For our COMP112 Networks class final project, we implemented a HTTP high-performance proxy with the goal of increasing performance when the user searches for the same content, as well as providing an interface for a user to query the proxy cache via related keywords. The proxy can handle multiple clients concurrently, and supports GET, CONNECT, OPTIONS methods, though only the GET method responses will be stored in the cache. In other words, only HTTP websites will be cached, and not HTTPS. If a HTTPS request was sent to our proxy, the proxy will make a new connection to the server and retrieve the data and pass it back to the client, in a cut through technique. The implemented search engine has a search bar to search the proxy's cache by keyword(s). The search engine will return a list of URLs that have data with the same keyword(s) as the query. The user can then click on a URL they wish to see, and the cached data will be sent to the web interface as a preview of the actual webpage.

Design:

- proxy.c: Holds the main code to run the proxy in a select loop

- ap_utilities.h: Contains functions and struct definitions relating to parsing HTTP requests and responses, adding clients to a list to keep track of concurrent clients. Note that both a connection from a user to our proxy and a connection our proxy makes to a server are counted as a client connection.

- cache.h: Contains the functions and hash table definition relating to the cache. Different cache eviction policies are also implemented and can be specified on the command line.

_ search_engine.h: Contains the functions and struct definitions for the backend of the search engine. This involves extracting keywords from the response bodies before they are cached, as well as calculating relevant search results to return the most relevant set of data available in the cache.

- webpage: This folder contains the HTML, JS, and CSS files necessary to run the search engine webpage. The webpage needs to be hosted on a separate server from the proxy. This is not a problem because CORS has already been enabled.

- testing scripts:
    - test: This file contains a python script that tests the functional correctness of the proxy.
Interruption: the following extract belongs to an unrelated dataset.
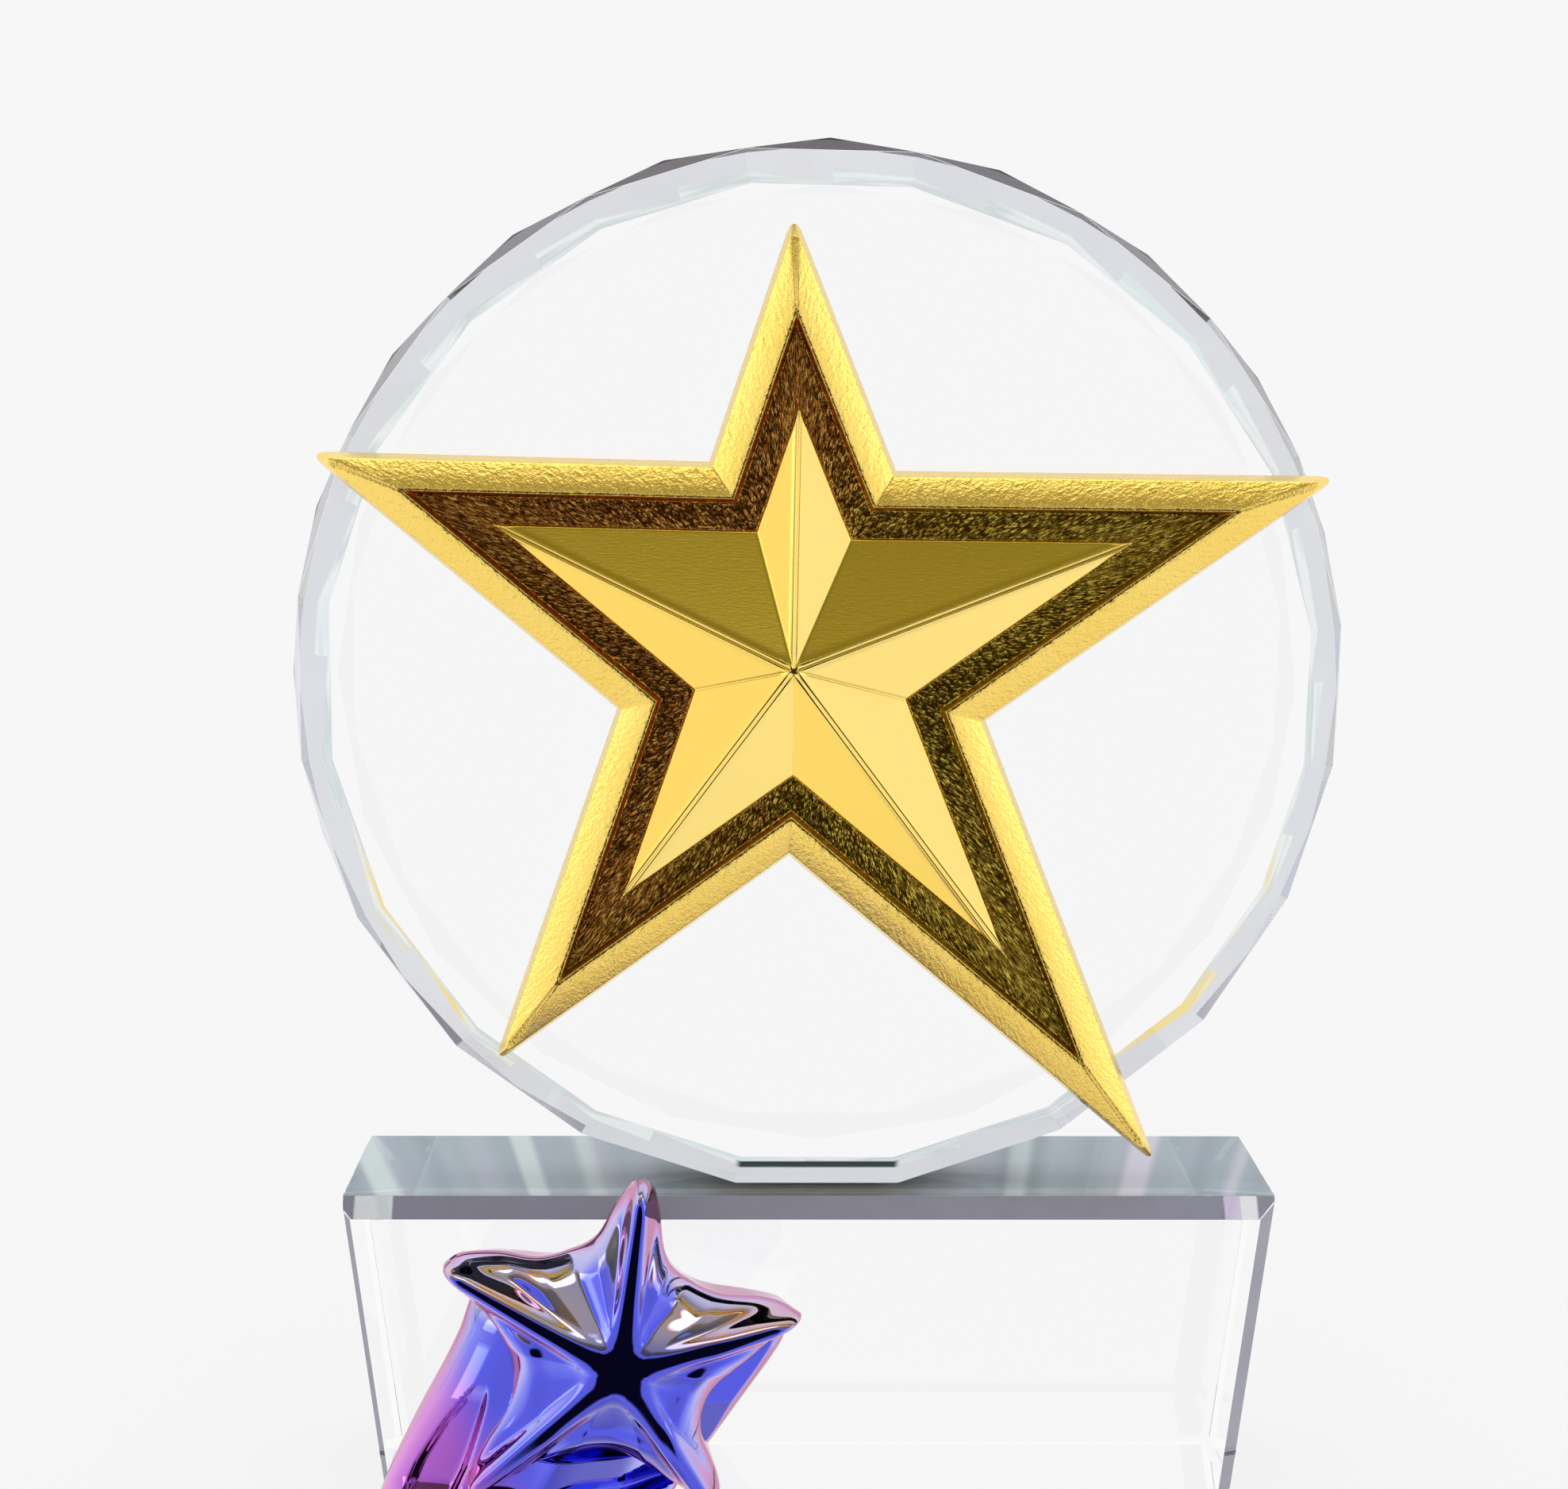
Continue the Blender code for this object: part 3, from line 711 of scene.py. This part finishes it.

This means comparing the results returned from our proxy with results returned directly from the server, and making sure there is no difference in results returned.
    - benchmark: This file holds the python script that runs latency and scalability benchmarks for the proxy. The results are printed out to standard output. The latency tests calculate the average latency of small cached transfers, average latency of large uncached transfers, and throughput of each. The scalability test makes multiple connections to the proxy until the proxy can no longer handle the more connections. Results for these are described below.

Compilation

Run the following commands:

  1. chmod u+x ./scripts/*
  2. ./scripts/compile
  3. pip install -r requirements.txt

Usage

  1. Run the proxy using:
    • ./scripts/exe_proxy <host name> <port number> <OPTIONAL: eviction policy> Eviction policies to choose from: lru, mru, random If no eviction policy was provided, lru is the default
    • ./scripts/proxy <port number> <OPTIONAL: eviction policy> We set the host name to our default in this script. It allows us to run the proxy easily on the same machine several times
  2. Test the proxy using our test script. Edit the PROXY and RESRC variables defined in ./scripts/test as indicated to test a different machine or resource respectively:
    • ./scripts/test <port number>
    • NOTE: We use python version 2.7.12
  3. Run the website as follows:
    • cd website && python -m SimpleHTTPServer

Development Notes

  1. NOTE: in our implementation we assume that no header will be formatted such that the lines in the header end with a LF followed by a CR. Lines may end with LF or CR or CRLF but not LFCR
  2. NOTE: In our HTTPRequest and HTTPResponse we terminate all char* fields with \0 except the body field. The body field contains the data of a message and that shouldn't be tampered with because the body itself could contain a \0 character. We can use strlen on every field other than the body. This is why we store the body's length as a field in our Request and Response objects.
  3. NOTE: As of now, we cannot handle requests that do not have content length as a header field. One way to handle this in the future is if content length is not available, then keep reading from the socket until we get a read of 0 bytes, in which we can assume the server has finished sending all the data.
  4. REMEMBER: Don't double free raw!!!